Verbatim output of all the material below is required.
:: Raw data ::
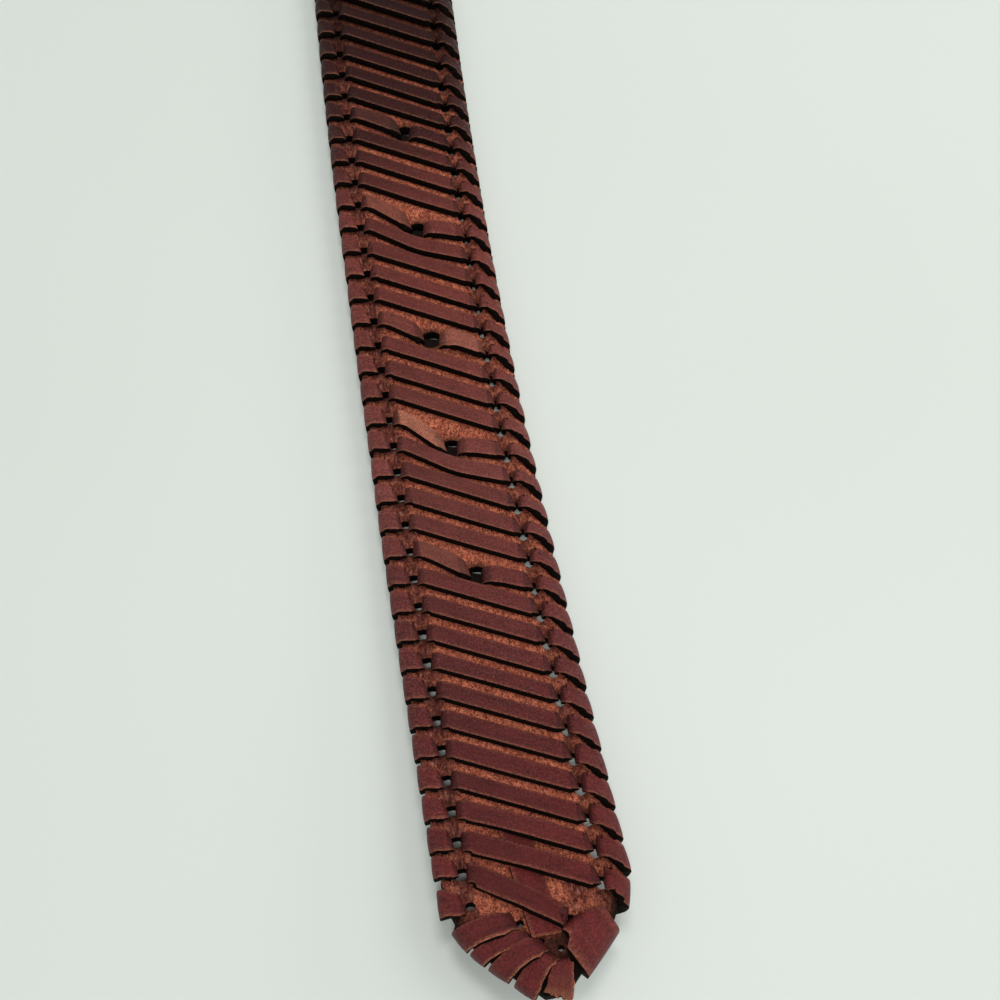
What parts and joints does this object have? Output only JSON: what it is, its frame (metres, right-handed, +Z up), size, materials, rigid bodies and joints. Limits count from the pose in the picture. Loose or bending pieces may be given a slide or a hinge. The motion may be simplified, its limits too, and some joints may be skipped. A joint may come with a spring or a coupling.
{
  "type": "laced leather belt",
  "caption": "Brown leather belt wound with flat leather laces, with a blunt pointed tongue, prong holes and a plain heel-bar buckle.",
  "frame": {"origin": "middle of the bounding box in X and Y, at the lowest point of the laces and the folded strap end", "axes": "+Z up with the laced back face up, +Y along the belt from the tongue tip to the buckle, +X across the belt"},
  "size_m": [0.0454, 1.0268, 0.0128],
  "materials": {
    "suede": "rough flesh side",
    "lace": "smooth satin",
    "brass": "dull, worn"
  },
  "bodies": {
    "root": {"base_strap": "suede", "centre_lace": "lace", "cut_strand_1": "lace", "cut_strand_2": "lace", "cut_strand_3": "lace", "cut_strand_4": "lace", "cut_strand_5": "lace", "edge_lace_left": "lace", "edge_lace_right": "lace", "lace_tail": "lace", "body_lace": "lace", "buckle": "brass"}
  },
  "joints": []
}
:::
* The reply:
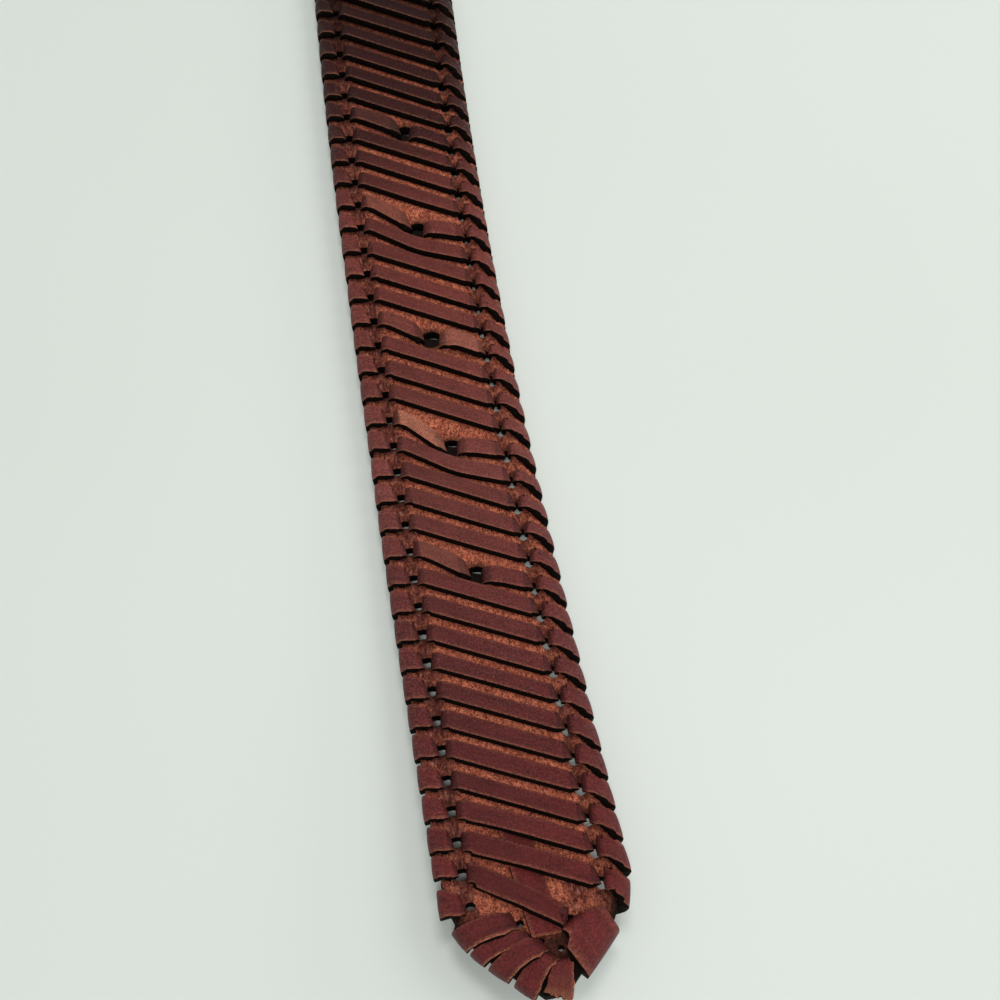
What parts and joints does this object have? Output only JSON: what it is, its frame (metres, right-handed, +Z up), size, materials, rigid bodies and joints. Limits count from the pose in the picture. Loose or bending pieces may be given a slide or a hinge. The motion may be simplified, its limits too, and some joints may be skipped. A joint may come with a spring or a coupling.
{
  "type": "laced leather belt",
  "caption": "Brown leather belt wound with flat leather laces, with a blunt pointed tongue, prong holes and a plain heel-bar buckle.",
  "frame": {"origin": "middle of the bounding box in X and Y, at the lowest point of the laces and the folded strap end", "axes": "+Z up with the laced back face up, +Y along the belt from the tongue tip to the buckle, +X across the belt"},
  "size_m": [0.0454, 1.0268, 0.0128],
  "materials": {
    "suede": "rough flesh side",
    "lace": "smooth satin",
    "brass": "dull, worn"
  },
  "bodies": {
    "root": {"base_strap": "suede", "centre_lace": "lace", "cut_strand_1": "lace", "cut_strand_2": "lace", "cut_strand_3": "lace", "cut_strand_4": "lace", "cut_strand_5": "lace", "edge_lace_left": "lace", "edge_lace_right": "lace", "lace_tail": "lace", "body_lace": "lace", "buckle": "brass"}
  },
  "joints": []
}